Configuration Parameters Reference
Here are the configuration parameters supported by pebl. These can set in a
configuration file or via the config.set() function.
data
-
data.discretize
- Number of bins used to discretize data. Specify 0 to indicate that data should not be discretized.
default=0
-
data.filename
- File to read data from.
default=None
-
data.text
- The text of a dataset included in config file.
default=
learner
-
learner.numtasks
- Number of learner tasks to run.
default=1
-
learner.type
Type of learner to use.
- The following learners are included with pebl:
- greedy.GreedyLearner
- simanneal.SimulatedAnnealingLearner
- exhaustive.ListLearner
default=greedy.GreedyLearner
greedy
-
greedy.max_iterations
- Maximum number of iterations to run.
default=1000
-
greedy.max_time
- Maximum learner runtime in seconds.
default=0
-
greedy.max_unimproved_iterations
- Maximum number of iterations without score improvement before a restart.
default=500
-
greedy.seed
- Starting network for a greedy search.
default=
simanneal
-
simanneal.delta_temp
- Change in temp between steps.
default=0.5
-
simanneal.max_iters_at_temp
- Max iterations at any temperature.
default=100
-
simanneal.seed
- Starting network for a greedy search.
default=
-
simanneal.start_temp
- Starting temperature for a run.
default=100.0
listlearner
-
listlearner.networks
- List of networks to score.
default=
localscore_cache
-
localscore_cache.maxsize
- Max number of localscores to cache.
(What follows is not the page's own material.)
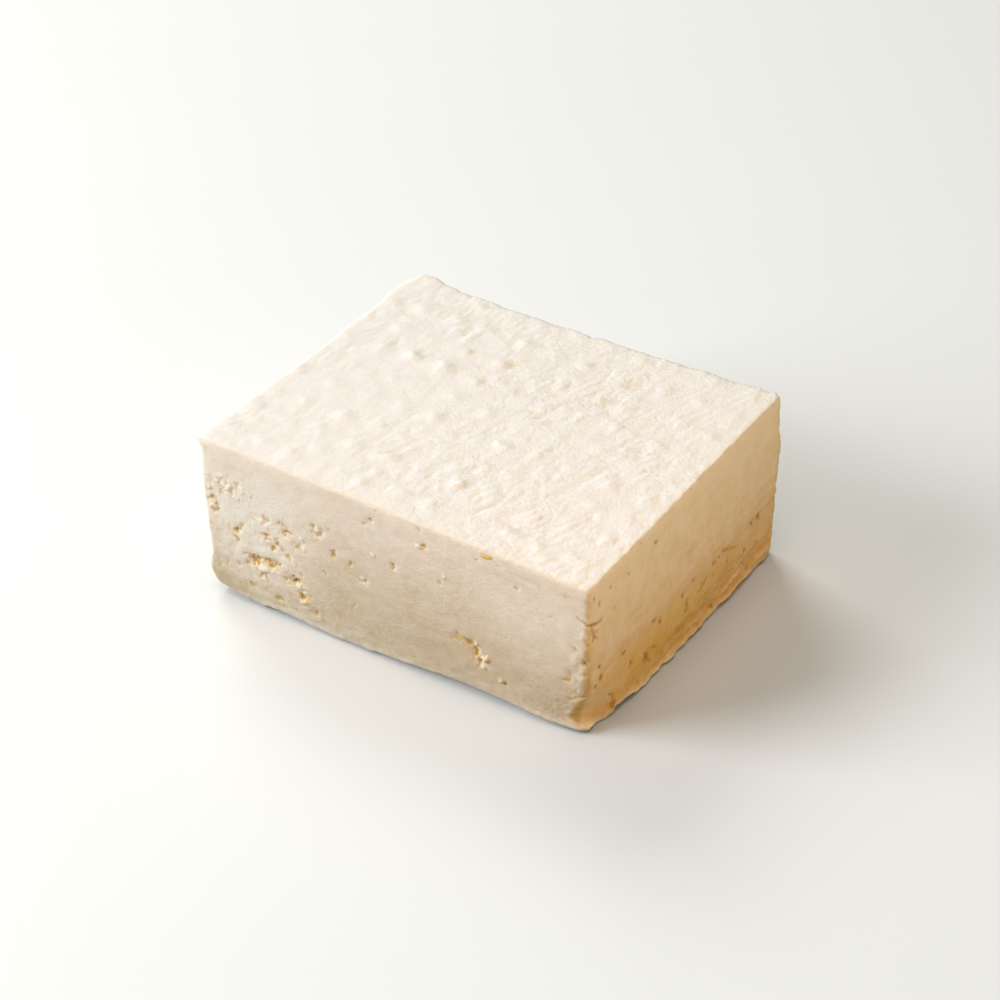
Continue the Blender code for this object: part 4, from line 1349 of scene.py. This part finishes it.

Default=-1 means unlimited size.
default=-1
result
-
result.filename
- The name of the result output file
default=result.pebl
-
result.format
- The format for the pebl result file (pickle or html).
default=pickle
-
result.size
- Number of top-scoring networks to save. Specify 0 to indicate that all scored networks should be saved.
default=1000
-
gibbs.burnin
- Burn-in period for the gibbs sampler (specified as a multiple of the number of missing values)
default=10
-
gibbs.max_iterations
Stopping criteria for the gibbs sampler.
The number of Gibb’s sampler iterations to run. Should be a valid
python expression using the variable n (number of missing values).
Examples:
- n**2 (for n-squared iterations)
- 100 (for 100 iterations)
default=n**2
taskcontroller
-
taskcontroller.type
- The task controller to use.
default=serial
multiprocess
-
multiprocess.poolsize
- Number of processes to run concurrently (0 means no limit)
default=0
xgrid
-
xgrid.controller
- Hostname or IP of the Xgrid controller.
default=
-
xgrid.grid
- Id of the grid to use at the Xgrid controller.
default=0
-
xgrid.password
- Password for the Xgrid controller.
default=
-
xgrid.peblpath
- Full path to the pebl script on Xgrid agents
default=pebl
-
xgrid.pollinterval
- Time (in secs) to wait between polling the Xgrid controller.
default=60.0
ipython1
-
ipython1.controller
- IPython1 TaskController (default is 127.0.0.1:10113)
default=127.0.0.1:10113
ec2
-
ec2.config
- EC2 config file. This is kept seperate from pebl config because it contains
authentication keys, etc.
default=
-
ec2.max_count
- Maximum number of EC2 instances to create (default=0 means the same number as ec2.min_count).
default=0
-
ec2.min_count
- Minimum number of EC2 instances to create (default=1).
default=1